Explain why Alice's number must be 2. What is Bob's number?

(ii) Charlie now writes new numbers on their foreheads, and says "Each of your numbers is between 1 and 10 inclusive. The difference between the numbers is 1. Alice's number is a prime." (A prime number is a number greater than 1 that is divisible only by 1 and itself.)

Alice then says "I don't know my number."

Bob then says "I don't know my number."

What is Alice's number? Explain your answer.

(iii) Charlie now writes new numbers on their foreheads, and says "Each of your numbers is between 1 and 10 inclusive. The difference between the numbers is 1."

Alice then says "I don't know my number. Is my number a square number?"

Charlie then says "If I told you that, you would know your number."

Bob then says "I don't know my number."

What is Alice's number? Explain your answer.

Hints

(i) What would happen if the number on Bob's forehead was, say, 37? What could the number on Alice's forehead be? Would Alice be able to deduce their own number? What property of the number 37 does your argument rely on?

(ii) First use a version of the idea you had in part (i) to eliminate two possibilities for the number on Bob's forehead.

The primes between 1 and 10 inclusive are 2, 3, 5, and 7.

Alice is unable to deduce their number despite being an expert logician. What does that tell you?

(iii) Note that Charlie's statement is essentially "good question!". Alice has asked a good question. What made it a good question? What are the possibilities for the number Alice is looking at?

Bob is confused. Poor Bob. It's not for lack of trying; Bob is an expert logician. And it's not for lack of trust; Bob knows that Alice and Charlie are expert logicians, so their conversation must have been based on correct facts about primes and so on. What's going on?

Extension

[Just for fun, not part of the MAT question]
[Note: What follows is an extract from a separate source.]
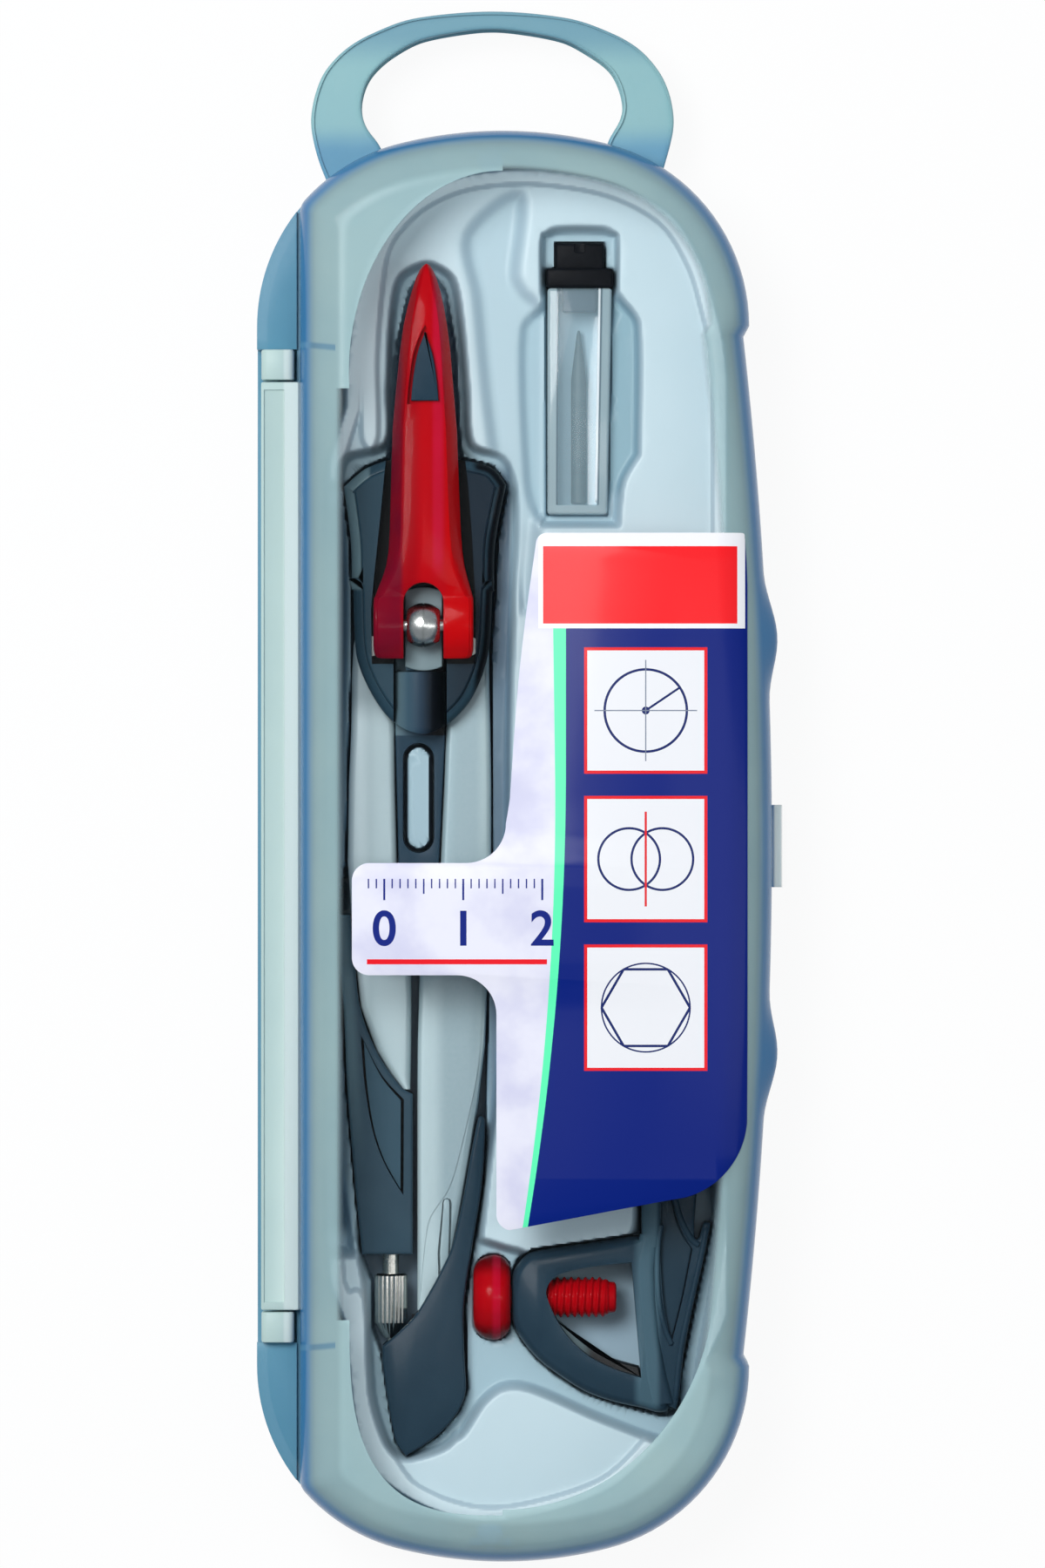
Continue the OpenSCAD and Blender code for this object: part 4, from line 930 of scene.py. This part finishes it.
# ---- pin, ball and washer ----
# A steel pin crosses the fork of the lever through a nickelled barrel that pulls
# the head tight; the barrel's stud goes down through a grey nylon washer.
nickel = Finish("bright_nickel", Metallic=1.0, IOR=2.0)
tint = nickel.mottle(1.2, 3, (205, 208, 206), (228, 230, 226))
off = abs(nickel.y - CY)
# Painted reflection: the ball is painted near black towards its sides along Y, above its middle.
tint = nickel.blend(nickel.between(off, 1.9, 2.7) * nickel.between(nickel.z, 13, 14), tint, (14, 16, 18))
nickel.feed("Base Color", tint)
nickel.grain(0.6, 0.004, 0.26, 0.1)
barrel = turned("tension_barrel", (CX, CY, AXLE_Z), 0,
    [(-2.1, 1.2), (-2.1, 1.85), (-1.95, 2.08), (-1.6, 2.36), (-1.1, 2.63), (-0.6, 2.78), (-0.12, 2.84),
    (-0.05, 2.76), (0.05, 2.76), (0.12, 2.84), (0.6, 2.78), (1.1, 2.63), (1.6, 2.36), (1.95, 2.08),
    (2.1, 1.85), (2.1, 1.2)], 72)
stud = turned("stud", (CX, AXLE_Z - 2.0, -CY), 1, [(-10.7, 1.1), (-10.5, 1.25), (0, 1.25)], 32)
for point in stud.data.vertices:
    point.co.y, point.co.z = -point.co.z, point.co.y
fit(joined(barrel, stud), nickel, "compass", "chrome", "tension_ball", angle=40)
pin = turned("cross_pin", (CX, CY, AXLE_Z), 0, [(-6.05, 0.55), (-5.95, 0.75), (-5.8, 0.8), (5.8, 0.8),
    (5.95, 0.75), (6.05, 0.55)], 32)
fit(pin, nickel, "compass", "steel", "lever_pin")

washer_grey = Finish("grey_nylon", Roughness=0.45, IOR=1.5, Specular_IOR_Level=0.2)
washer_grey.feed("Base Color", washer_grey.mottle(2, 3, (116, 138, 144), (134, 154, 160)))
side = math.degrees(math.acos(2.38 / 5.33))
washer = plate("grey_washer", shift(np.concatenate([arc(0, -0.45, 5.33, side, 180 - side, 16),
    arc(0, -0.45, 5.33, 180 + side, 360 - side, 16)])), 11.33, 12.13, 0.2)
pierce(washer, "stud_hole", shift(arc(0, 0, 1.32, 0, 350, 36)), 10, 14)
fit(washer, washer_grey, "compass", "grey_plastic", "cam_washer")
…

Charlie now writes new numbers on their foreheads, and says "Each of your numbers is between 1 and 16 inclusive. The difference between the numbers is 1."
Alice then says "I don't know my number. Is my number a prime number?"
Charlie then says "If I told you that, you would know your number."
Bob then says "I don't know my number."
What is Alice's number? Explain your answer.

MAT 2014 Q6

Alice plays a game with her friends Sam and Pam. In each game Alice chooses two integers $x$ and $y$ with $1 \le x \le y$. She whispers the sum $x+y$ to Sam, and the product $x \times y$ to Pam, so that neither knows what the other was told. Sam and Pam then have to try to work out what the numbers are. Sam and Pam are well-known expert logicians.

(i) In the first game, Pam says "I know $x$ and $y$.''
What can we deduce about the values of $x$ and $y$? Explain your answer.

(ii) In the second game, Pam says "I don't know what $x$ and $y$ are.''
Sam then says "I know $x$ and $y$.''
Suppose the sum is 4. What are $x$ and $y$? Explain your answer.

(iii) In the third game, Pam says "I don't know what $x$ and $y$ are.''
Sam then says "I don't know what $x$ and $y$ are.''
Pam then says "I now know $x$ and $y$.''
Suppose the product is 4. What are $x$ and $y$? Explain your answer.

(iv) In the fourth game, Pam says "I don't know what $x$ and $y$ are.''
Sam then says "I already knew that.''
Pam then says "I now know $x$ and $y$.''
Suppose the product is 8. What are $x$ and $y$? Explain your answer.

(v) Finally, in the fifth game, Pam says "I don't know what $x$ and $y$ are.''
Sam then says "I don't know what $x$ and $y$ are.''
Pam then says "I don't know what $x$ and $y$ are.''
Sam then says "I now know $x$ and $y$.''
Suppose the sum is 5. What are $x$ and $y$? Explain your answer.

Hints

(i) Note that $x\leq y$ so it's enough for Pam to deduce the set of numbers that have been multiplied, knowing that the smaller number is $x$ (or if they're the same, it doesn't matter which is $x$ and which is $y$). The numbers $x$ and $y$ are factors of the product. Pam somehow knows which factors have been multiplied; that's a bit weird.

(ii) Pam's statement at the top tells us that we're not in the case described in the previous part.

Note that we're told the sum. What are the possibilities for $x$ and $y$? Also note that Pam doesn't know this sum!

(iii) Note that we're told the product. What are the possibilities for $x$ and $y$? Also note that Sam doesn't know this product!

(iv) Sam says that they already knew something, which means that as soon as they heard the sum they knew that, out of all the possibilities for $x$ and $y$ and the product, Pam would be unable to deduce the numbers. The product is 8. What could the numbers be, and why is Sam so confident?

(v) The sum is 5 so there are not many possibilities for the $x$ and $y$. Work through each case, pretending to be either Pam or Sam. What product or sum are they told, and what cases are they considering at each stage of the conversation? Do their statements make sense? If not, move to the next case, or read it from the other person's point of view.